[Start LISTED RECORDS]

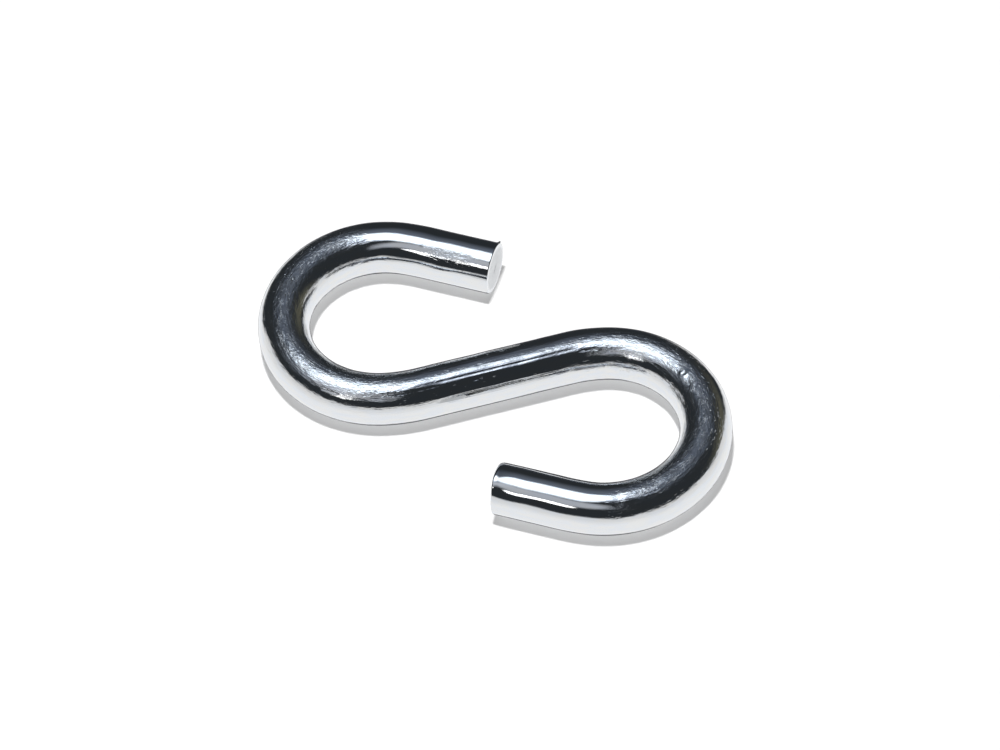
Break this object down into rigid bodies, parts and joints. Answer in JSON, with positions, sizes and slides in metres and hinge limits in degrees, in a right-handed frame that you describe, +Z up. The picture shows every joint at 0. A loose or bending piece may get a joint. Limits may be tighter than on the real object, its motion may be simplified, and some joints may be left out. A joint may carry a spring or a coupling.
{
  "type": "safety chain hook",
  "caption": "Open S-shaped hook bent from bright-plated round bar, with a saddle in each bend and a free straight tip beside each open mouth.",
  "frame": {"origin": "under the middle of the shank, on the plane that the hook lies on, at the bottom centre of its box", "axes": "+X through the centres of both main bends, along the hook's length; +Z up through the bar's thickness, as the hook lies flat; seen from +Z it reads as an S whose mouths face -X/-Y and +X/+Y"},
  "size_m": [0.0932, 0.0512, 0.0095],
  "materials": {
    "bright_zinc": "bright zinc plating over drawn and bent bar: mirror-like, with faint draw lines, mottling and scuffs at the bends"
  },
  "bodies": {
    "root": {"s_hook": "bright_zinc"}
  },
  "joints": []
}
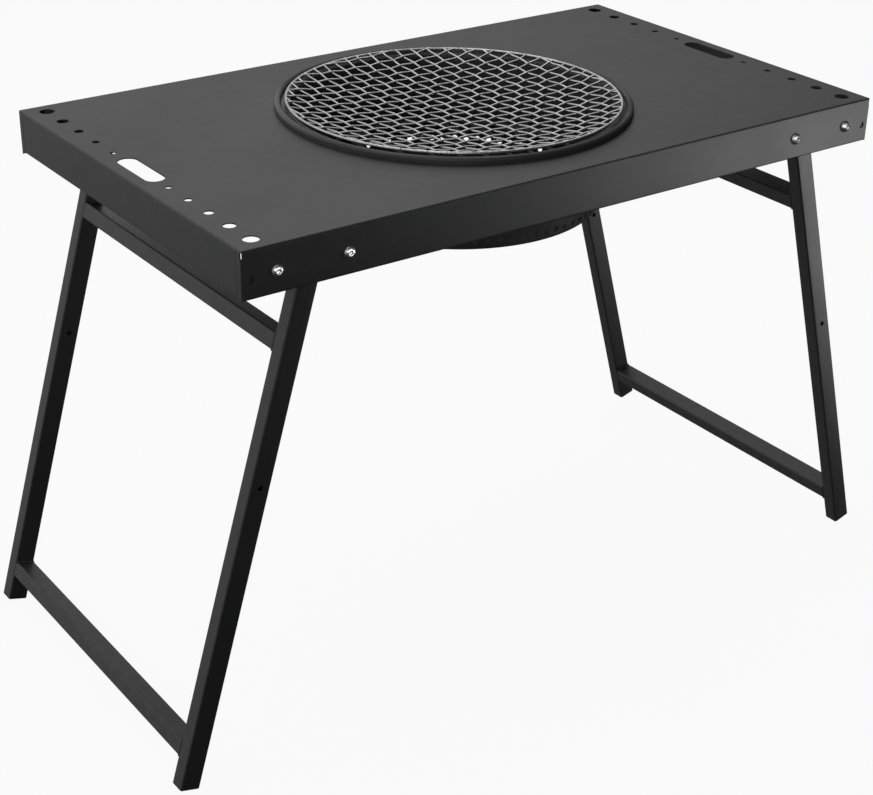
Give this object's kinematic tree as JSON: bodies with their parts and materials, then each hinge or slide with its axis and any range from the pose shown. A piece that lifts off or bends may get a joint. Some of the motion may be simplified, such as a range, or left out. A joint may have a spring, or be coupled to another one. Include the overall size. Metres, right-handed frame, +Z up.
{
  "type": "folding grill table",
  "caption": "Folding steel tray table with splayed leg frames, a drop-in round fire pan, a charcoal grate and a dished wire grill mesh.",
  "frame": {"origin": "on the ground, under the middle of the tray", "axes": "+X along the tray towards the right-hand leg frame, +Y towards the rear long side, +Z up"},
  "size_m": [1.203, 0.5904, 0.7312],
  "materials": {
    "black_coat": "semi-matt fine-textured black powder coat",
    "heat_black": "matt black heat-proof enamel",
    "bright_wire": "bright chromed steel wire",
    "bright_bolt": "bright stainless socket-head bolt",
    "zinc": "zinc-plated pressed steel",
    "foot_plastic": "moulded black plastic",
    "nylon": "natural nylon"
  },
  "bodies": {
    "table": {"tray_top": "black_coat", "front_apron": "black_coat", "rear_apron": "black_coat", "left_apron": "black_coat", "right_apron": "black_coat", "left_front_bracket": "zinc", "left_front_pivot_bolt": "zinc", "left_front_pivot_washer": "nylon", "left_front_pivot_nut": "zinc", "left_front_inner_bolt": "bright_bolt", "left_front_inner_nut": "zinc", "left_front_outer_bolt": "bright_bolt", "left_front_outer_nut": "zinc", "left_rear_bracket": "zinc", "left_rear_pivot_bolt": "zinc", "left_rear_pivot_washer": "nylon", "left_rear_pivot_nut": "zinc", "left_rear_inner_bolt": "bright_bolt", "left_rear_inner_nut": "zinc", "left_rear_outer_bolt": "bright_bolt", "left_rear_outer_nut": "zinc", "right_front_bracket": "zinc", "right_front_pivot_bolt": "zinc", "right_front_pivot_washer": "nylon", "right_front_pivot_nut": "zinc", "right_front_inner_bolt": "bright_bolt", "right_front_inner_nut": "zinc", "right_front_outer_bolt": "bright_bolt", "right_front_outer_nut": "zinc", "right_rear_bracket": "zinc", "right_rear_pivot_bolt": "zinc", "right_rear_pivot_washer": "nylon", "right_rear_pivot_nut": "zinc", "right_rear_inner_bolt": "bright_bolt", "right_rear_inner_nut": "zinc", "right_rear_outer_bolt": "bright_bolt", "right_rear_outer_nut": "zinc"},
    "left_frame": {"left_front_leg": "black_coat", "left_front_foot_plug": "foot_plastic", "left_rear_leg": "black_coat", "left_rear_foot_plug": "foot_plastic", "left_upper_crossbar": "black_coat", "left_lower_crossbar": "black_coat"},
    "right_frame": {"right_front_leg": "black_coat", "right_front_foot_plug": "foot_plastic", "right_rear_leg": "black_coat", "right_rear_foot_plug": "foot_plastic", "right_upper_crossbar": "black_coat", "right_lower_crossbar": "black_coat"},
    "fire_pan": {"fire_pan": "heat_black"},
    "charcoal_grate": {"charcoal_grate": "heat_black", "charcoal_grate_leg_1": "heat_black", "charcoal_grate_leg_2": "heat_black", "charcoal_grate_leg_3": "heat_black", "charcoal_grate_leg_4": "heat_black"},
    "grill": {"grill_mesh": "bright_wire", "grill_rim": "bright_wire"}
  },
  "joints": [
    {"name": "left_frame_fold", "type": "hinge", "parent": "table", "child": "left_frame", "pos_m": [-0.38704, 0, 0.7015], "axis": [0, -1, 0], "range_deg": [0, 106.07]},
    {"name": "right_frame_fold", "type": "hinge", "parent": "table", "child": "right_frame", "pos_m": [0.39539, 0, 0.6725], "axis": [0, 1, 0], "range_deg": [0, 106.07]},
    {"name": "fire_pan_lift", "type": "slide", "parent": "table", "child": "fire_pan", "axis": [0, 0, 1], "range_m": [0, 0.18]},
    {"name": "grill_lift", "type": "slide", "parent": "fire_pan", "child": "grill", "axis": [0, 0, 1], "range_m": [0, 0.15]},
    {"name": "charcoal_grate_lift", "type": "slide", "parent": "fire_pan", "child": "charcoal_grate", "axis": [0, 0, 1], "range_m": [0, 0.06]}
  ]
}
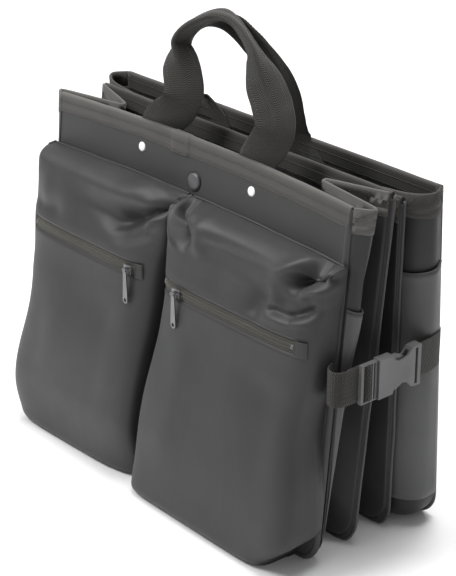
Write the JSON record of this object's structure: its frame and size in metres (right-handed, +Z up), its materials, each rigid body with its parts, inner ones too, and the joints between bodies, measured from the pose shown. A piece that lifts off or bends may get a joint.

[End LISTED RECORDS]

## REQUEST
Make an exact copy of every entry.

## IN RESPONSE
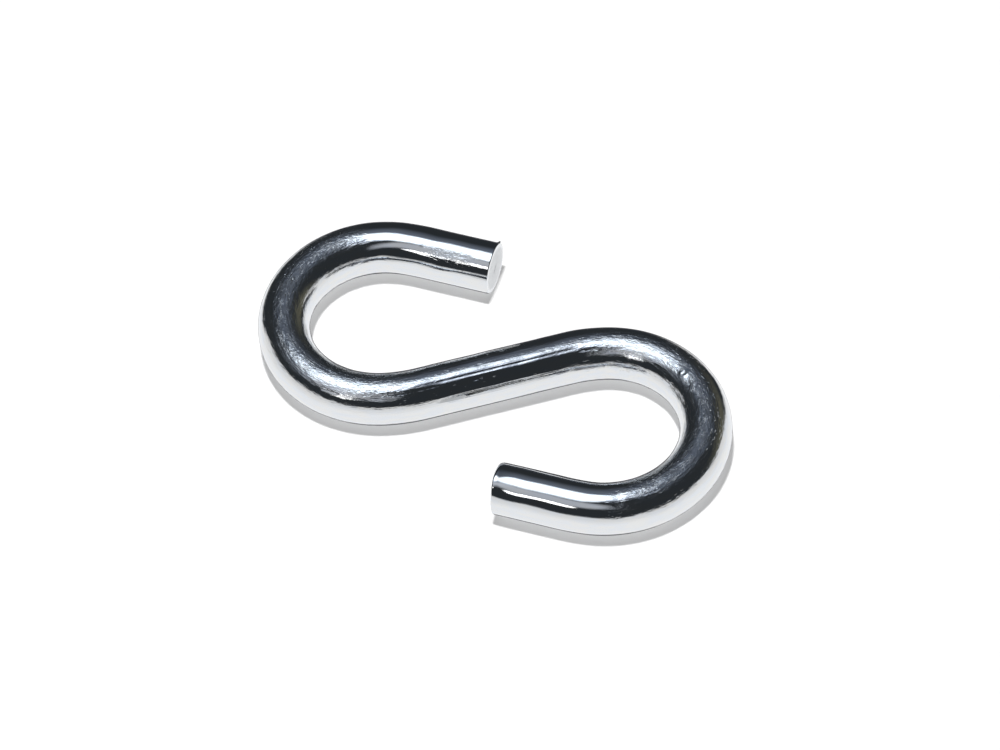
Break this object down into rigid bodies, parts and joints. Answer in JSON, with positions, sizes and slides in metres and hinge limits in degrees, in a right-handed frame that you describe, +Z up. The picture shows every joint at 0. A loose or bending piece may get a joint. Limits may be tighter than on the real object, its motion may be simplified, and some joints may be left out. A joint may carry a spring or a coupling.
{
  "type": "safety chain hook",
  "caption": "Open S-shaped hook bent from bright-plated round bar, with a saddle in each bend and a free straight tip beside each open mouth.",
  "frame": {"origin": "under the middle of the shank, on the plane that the hook lies on, at the bottom centre of its box", "axes": "+X through the centres of both main bends, along the hook's length; +Z up through the bar's thickness, as the hook lies flat; seen from +Z it reads as an S whose mouths face -X/-Y and +X/+Y"},
  "size_m": [0.0932, 0.0512, 0.0095],
  "materials": {
    "bright_zinc": "bright zinc plating over drawn and bent bar: mirror-like, with faint draw lines, mottling and scuffs at the bends"
  },
  "bodies": {
    "root": {"s_hook": "bright_zinc"}
  },
  "joints": []
}
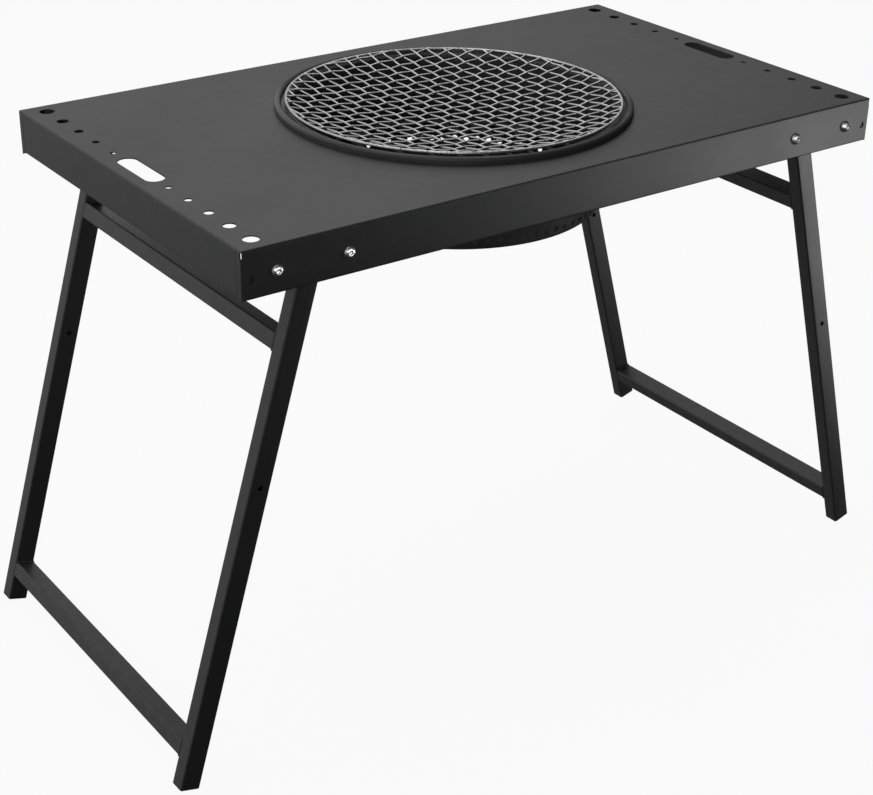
Give this object's kinematic tree as JSON: bodies with their parts and materials, then each hinge or slide with its axis and any range from the pose shown. A piece that lifts off or bends may get a joint. Some of the motion may be simplified, such as a range, or left out. A joint may have a spring, or be coupled to another one. Include the overall size. Metres, right-handed frame, +Z up.
{
  "type": "folding grill table",
  "caption": "Folding steel tray table with splayed leg frames, a drop-in round fire pan, a charcoal grate and a dished wire grill mesh.",
  "frame": {"origin": "on the ground, under the middle of the tray", "axes": "+X along the tray towards the right-hand leg frame, +Y towards the rear long side, +Z up"},
  "size_m": [1.203, 0.5904, 0.7312],
  "materials": {
    "black_coat": "semi-matt fine-textured black powder coat",
    "heat_black": "matt black heat-proof enamel",
    "bright_wire": "bright chromed steel wire",
    "bright_bolt": "bright stainless socket-head bolt",
    "zinc": "zinc-plated pressed steel",
    "foot_plastic": "moulded black plastic",
    "nylon": "natural nylon"
  },
  "bodies": {
    "table": {"tray_top": "black_coat", "front_apron": "black_coat", "rear_apron": "black_coat", "left_apron": "black_coat", "right_apron": "black_coat", "left_front_bracket": "zinc", "left_front_pivot_bolt": "zinc", "left_front_pivot_washer": "nylon", "left_front_pivot_nut": "zinc", "left_front_inner_bolt": "bright_bolt", "left_front_inner_nut": "zinc", "left_front_outer_bolt": "bright_bolt", "left_front_outer_nut": "zinc", "left_rear_bracket": "zinc", "left_rear_pivot_bolt": "zinc", "left_rear_pivot_washer": "nylon", "left_rear_pivot_nut": "zinc", "left_rear_inner_bolt": "bright_bolt", "left_rear_inner_nut": "zinc", "left_rear_outer_bolt": "bright_bolt", "left_rear_outer_nut": "zinc", "right_front_bracket": "zinc", "right_front_pivot_bolt": "zinc", "right_front_pivot_washer": "nylon", "right_front_pivot_nut": "zinc", "right_front_inner_bolt": "bright_bolt", "right_front_inner_nut": "zinc", "right_front_outer_bolt": "bright_bolt", "right_front_outer_nut": "zinc", "right_rear_bracket": "zinc", "right_rear_pivot_bolt": "zinc", "right_rear_pivot_washer": "nylon", "right_rear_pivot_nut": "zinc", "right_rear_inner_bolt": "bright_bolt", "right_rear_inner_nut": "zinc", "right_rear_outer_bolt": "bright_bolt", "right_rear_outer_nut": "zinc"},
    "left_frame": {"left_front_leg": "black_coat", "left_front_foot_plug": "foot_plastic", "left_rear_leg": "black_coat", "left_rear_foot_plug": "foot_plastic", "left_upper_crossbar": "black_coat", "left_lower_crossbar": "black_coat"},
    "right_frame": {"right_front_leg": "black_coat", "right_front_foot_plug": "foot_plastic", "right_rear_leg": "black_coat", "right_rear_foot_plug": "foot_plastic", "right_upper_crossbar": "black_coat", "right_lower_crossbar": "black_coat"},
    "fire_pan": {"fire_pan": "heat_black"},
    "charcoal_grate": {"charcoal_grate": "heat_black", "charcoal_grate_leg_1": "heat_black", "charcoal_grate_leg_2": "heat_black", "charcoal_grate_leg_3": "heat_black", "charcoal_grate_leg_4": "heat_black"},
    "grill": {"grill_mesh": "bright_wire", "grill_rim": "bright_wire"}
  },
  "joints": [
    {"name": "left_frame_fold", "type": "hinge", "parent": "table", "child": "left_frame", "pos_m": [-0.38704, 0, 0.7015], "axis": [0, -1, 0], "range_deg": [0, 106.07]},
    {"name": "right_frame_fold", "type": "hinge", "parent": "table", "child": "right_frame", "pos_m": [0.39539, 0, 0.6725], "axis": [0, 1, 0], "range_deg": [0, 106.07]},
    {"name": "fire_pan_lift", "type": "slide", "parent": "table", "child": "fire_pan", "axis": [0, 0, 1], "range_m": [0, 0.18]},
    {"name": "grill_lift", "type": "slide", "parent": "fire_pan", "child": "grill", "axis": [0, 0, 1], "range_m": [0, 0.15]},
    {"name": "charcoal_grate_lift", "type": "slide", "parent": "fire_pan", "child": "charcoal_grate", "axis": [0, 0, 1], "range_m": [0, 0.06]}
  ]
}
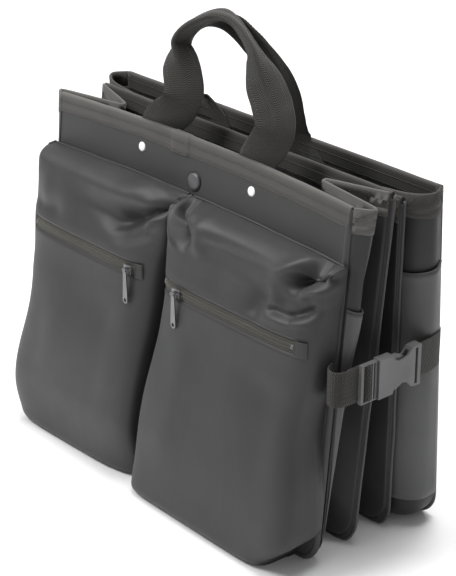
Write the JSON record of this object's structure: its frame and size in metres (right-handed, +Z up), its materials, each rigid body with its parts, inner ones too, and the joints between bodies, measured from the pose shown. A piece that lifts off or bends may get a joint.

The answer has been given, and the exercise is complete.